Unknown to many in the 1960’s and 70’s, Soul
Music and Motown fought for the market and role setting that African-American
music was to play. Born in Southern USA and very connected to Memphis, Tennessee, Soul was a
visceral style that earned great popularity among the African-Americans, later being
adopted as the musical genre that best represented and reflected the civil rights
protests of the 1960’s.
Soul music was meant to come from the soul of
the composers and interpreters with the fewest aesthetic filters possible. Historian
Paul Friedlander describes it as a faithful portrait of the feelings of African-Americans
from the 1960’s: “romance and disillusion, love and lust, pride, suffering and
struggle,” he affirms.
More popular with the greater public, Motown,
the recording studio located in Detroit directed by African-American producers
and executives, took a big bite out of the public that listened to pop music
with its more arranged, elegant and contained music. Paradoxically, the two
main labels that released Soul artists, Stax and Atlantic Records, were
directed by whites.
Both Soul music and the Motown artists were
influenced by R&B and gospel music. The songs that cried out and the
emotional tone of the American Baptist Church, where names like Aretha Franklin
- the daughter of a powerful reverend - and where Otis Redding himself came
from, influenced the Soul style of singing, which in turn, ended up becoming a
reference for much of pop music that would be made from then on, starting with
funk. Today, one only need hear an artist like Ben Harper to understand the
importance of Soul in the popular music of the 20th and present
centuries.
Although the circle of reverberating success
was restricted to young African-Americans, some Memphis Soul idols earned a
fortune. James Brown was even the owner of a private jet, two-hundred properties,
a Victorian castle and three radio stations.

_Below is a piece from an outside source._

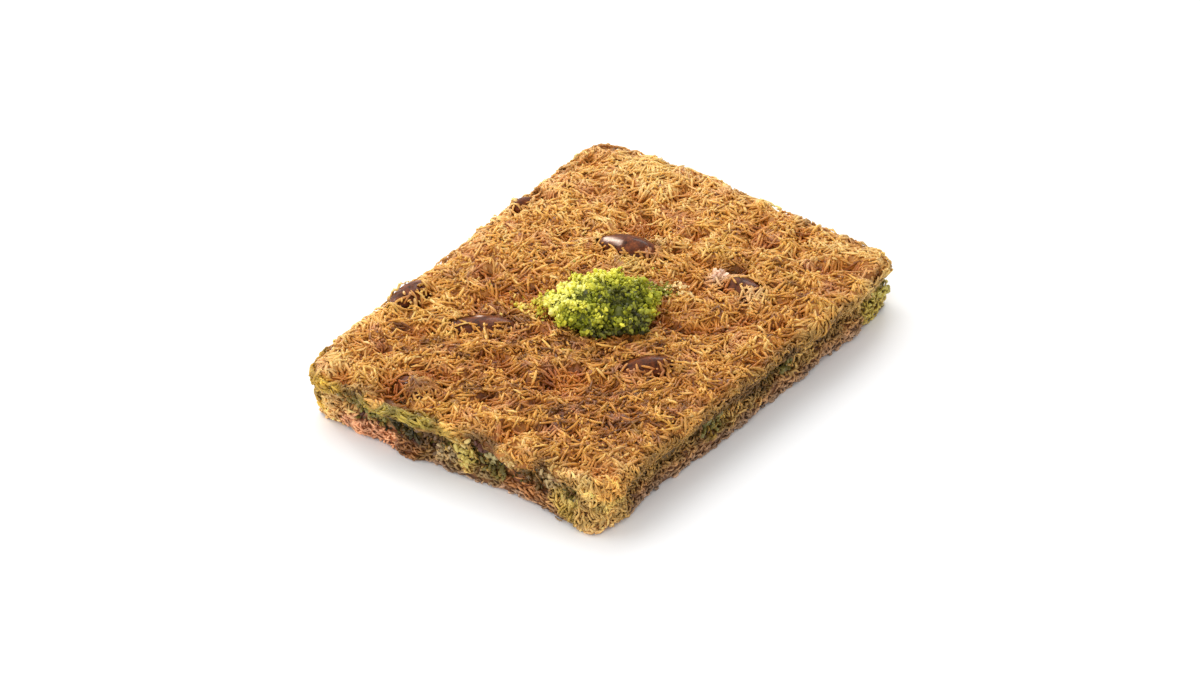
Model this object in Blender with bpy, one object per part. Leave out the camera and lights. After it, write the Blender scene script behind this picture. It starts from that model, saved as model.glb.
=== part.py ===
"""A slice of kadaif: shredded pastry over and under a layer of chopped pistachio.

The slice is a low block of three layers, cut from a tray. Whole pistachio kernels are sunk in
its top, and a mound of ground pistachio lies in the middle. Units are metres, +Z is up, +X runs
along the long side, and the origin is under the middle of the slice, on what it rests on.
"""

import math
import random

import bmesh
import bpy
from mathutils import Matrix, Vector, noise
from mathutils.bvhtree import BVHTree

MM = 0.001

# Driving dimensions of the slice
SLICE_LENGTH = 110 * MM
SLICE_WIDTH = 80 * MM
SLICE_HEIGHT = 14 * MM
BOTTOM_THICKNESS = 4.0 * MM
FILLING_THICKNESS = 4.8 * MM
GAP = 0.3 * MM
SPECK = 0.03 * MM
CORNER_RADIUS = 4.5 * MM
SHOULDER = 0.6 * MM
SHOULDER_DROP = 0.7 * MM

# How far the corners have moved from those of a plain block, in mm, at the base and at the top,
# in the order left back, right back, left front, right front
BASE_CORNER_SHIFTS = ((0.2, -1.6), (-0.4, 0.9), (-0.6, 0.8), (-1.2, -0.2))
TOP_CORNER_SHIFTS = ((-4.0, -1.6), (-0.2, 0.9), (2.8, -1.0), (-0.8, -2.4))
WANDER = 0.8 * MM
WANDER_LENGTH = 24 * MM

# Where the side swells out, or in if the amount is below 0: the middle (x, y, height), how far
# it reaches along the side, and the amount, all in mm
SWELLS = (
    ((40, -41, 0), 7, 1.5),
    ((19, -41, 0), 5, 1.2),
    ((-8, -41, 0), 10, 1.4),
    ((-56, 11, 0), 6, 1.4),
    ((-56, 33, 0), 5, 1.2),
    ((-56, -15, 0), 13, -1.7),
    ((56, -38, 7), 5, 1.2),
    ((56, 4, 14), 22, 0.7),
    ((-46, 40, 14), 9, 0.7),
    ((-58, 36, 14), 6, -1.0),
    ((55, -43, 14), 5, -1.2),
)
SWELL_HEIGHT = 7 * MM

# Each layer's side from its top to its base: (height, how far out of the plain block)
CRUST_SIDE = ((12.6 * MM, 0.8 * MM), (11.0 * MM, 0.7 * MM), (9.4 * MM, 0.3 * MM))
FILLING_SIDE = ((6.7 * MM, -0.8 * MM), (4.3 * MM, -0.6 * MM))
BOTTOM_SIDE = ((2.2 * MM, 0.3 * MM), (0.0 * MM, -0.4 * MM))
FILLING_TOP_INSET = 0.7 * MM
BOTTOM_TOP_INSET = 0.2 * MM
CRUST_CELL = 4.6 * MM
LOWER_CELL = 5.0 * MM
TOP_RELIEF = 0.6 * MM
SIDE_RELIEF = 0.5 * MM

# Shredded pastry
STRAND_RADIUS = 0.45 * MM
STRAND_LIFT = (-0.1 * MM, 0.35 * MM)
TOP_STRAND_SPACING = 7.9 * MM
TOP_STRAND_LENGTH = (4.5 * MM, 9.5 * MM)
TOP_STRAND_BEND = 0.5
SIDE_STRAND_LENGTH = (3.5 * MM, 7 * MM)
SIDE_STRAND_TILT = 0.6
CRUST_SIDE_STRANDS = 36
BOTTOM_SIDE_STRANDS = 28
FRINGE_HEAD = 11.6 * MM
FRINGE_FOOT = (3.6 * MM, 6.5 * MM)
FRINGE_OUT = (-0.6 * MM, 0.5 * MM)
FRINGE_SWAY = 2.2 * MM

# The corners that a fringe hangs over: the side that the corner ends, the fringe's width along
# the rim and its number of strands
FRINGES = {"left_fringe": (1, 12 * MM, 8), "front_fringe": (2, 9 * MM, 7)}

# Chopped and ground pistachio
FILLING_CHUNKS = 54
FILLING_CHUNK_RADIUS = (1.2 * MM, 2.0 * MM)
MOUND_CENTRE = (-1.8 * MM, -1.6 * MM)
MOUND_HEADING = math.radians(-54)
MOUND_LENGTH = 26.5 * MM
MOUND_WIDTH = 22 * MM
MOUND_HEIGHT = 7.8 * MM
MOUND_RELIEF = 0.16
MOUND_GRAINS = 34
MOUND_GRAIN_RADIUS = (1.3 * MM, 2.1 * MM)

# Whole kernels: centre in plan, height of the centre, (length, width, thickness), all in mm,
# and the heading of the long axis in degrees
KERNELS = {
    "kernel_1": ((22.6, 9.0), 13.3, (14.4, 7.8, 5.6), -78),
    "kernel_2": ((-21.1, 17.2), 12.8, (15.4, 7.4, 5.2), -54),
    "kernel_3": ((-14.0, -20.5), 12.8, (13.4, 7.2, 5.2), -41),
    "kernel_4": ((23.8, -20.5), 12.8, (12.0, 7.6, 5.2), -90),
    "kernel_5": ((-47.0, 15.8), 12.6, (10.5, 6.6, 4.8), -104),
    "kernel_6": ((-20.3, 37.0), 13.2, (12.6, 6.4, 4.8), 2),
    "kernel_7": ((23.6, 38.6), 12.8, (6.0, 4.0, 3.6), -8),
}
KERNEL_TAPER = 0.16

FILLING_LOW = BOTTOM_THICKNESS + GAP
FILLING_HIGH = FILLING_LOW + FILLING_THICKNESS
CRUST_LOW = FILLING_HIGH + GAP
MOUND_LOW = SLICE_HEIGHT + GAP
CORE_HALF = Vector((SLICE_LENGTH / 2 - CORNER_RADIUS, SLICE_WIDTH / 2 - CORNER_RADIUS, 0))
SIDE_RUNS = (2 * CORE_HALF.y, 2 * CORE_HALF.x) * 2
CORNER_RUN = CORNER_RADIUS * math.pi / 2
RIM_LENGTH = sum(SIDE_RUNS) + 4 * CORNER_RUN
UP = Vector((0, 0, 1))


# Places on the slice. The plan is an inner rectangle, grown by the corner radius.


def clamped(value, limit):
    return max(-limit, min(limit, value))


def grown(place, reach):
    """The place this far out of the inner rectangle, level with a place and straight out from it."""
    inner = Vector((clamped(place.x, CORE_HALF.x), clamped(place.y, CORE_HALF.y), place.z))
    return inner + (place - inner).normalized() * reach


def rim_at(share):
    """A place on the inner rectangle, this share of the way round, and the way out from it."""
    distance = share % 1 * RIM_LENGTH
    side = 0
    while distance >= SIDE_RUNS[side] + CORNER_RUN:
        distance -= SIDE_RUNS[side] + CORNER_RUN
        side += 1
    along = min(distance, SIDE_RUNS[side]) - SIDE_RUNS[side] / 2
    angle = max(distance - SIDE_RUNS[side], 0) / CORNER_RADIUS
    turn = Matrix.Rotation(side * math.pi / 2, 3, "Z")
    inner = turn @ Vector((SIDE_RUNS[1 - side % 2] / 2, along, 0))
    return inner, turn @ Vector((math.cos(angle), math.sin(angle), 0))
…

Otis Redding died before he could make his
fortune, but is considered by many Soul lovers to be a superior artist even to
Ray Charles. A few months before he died, he wrote (Sittin’ on) The Dock of
the Bay, while he rested in a boat
moored to the port of Sausalito in California. The song ended up becoming his
greatest hit, even after his death.
Besides being a genius composer, Redding was
one of the greatest interpreters of the style. The spiritual fervor that he
sang with, always sweaty and completely surrendered to the music, alternating
moments of profound exaltation with others of incredible sensitivity, made him
a true legend. A short story really illustrates his talent: having abandoned
school in adolescence to help the family pay the bills, Redding decided to
enter a local talent show in the city of Macon, Georgia, where he grew up.
After winning fifteen consecutive editions of the contest, for which the prize
was the preposterous amount of $5, he was banned from continuing in the contest
under the allegation that it was impossible for another contestant to beat him.
Today, thanks to the Internet, we can see
incredible performances of the King of Soul, such as the classic interpretation
of Try a Little Tenderness, from a European tour the year he died, or Respect,
which took Aretha Franklin to the top of the charts in the USA.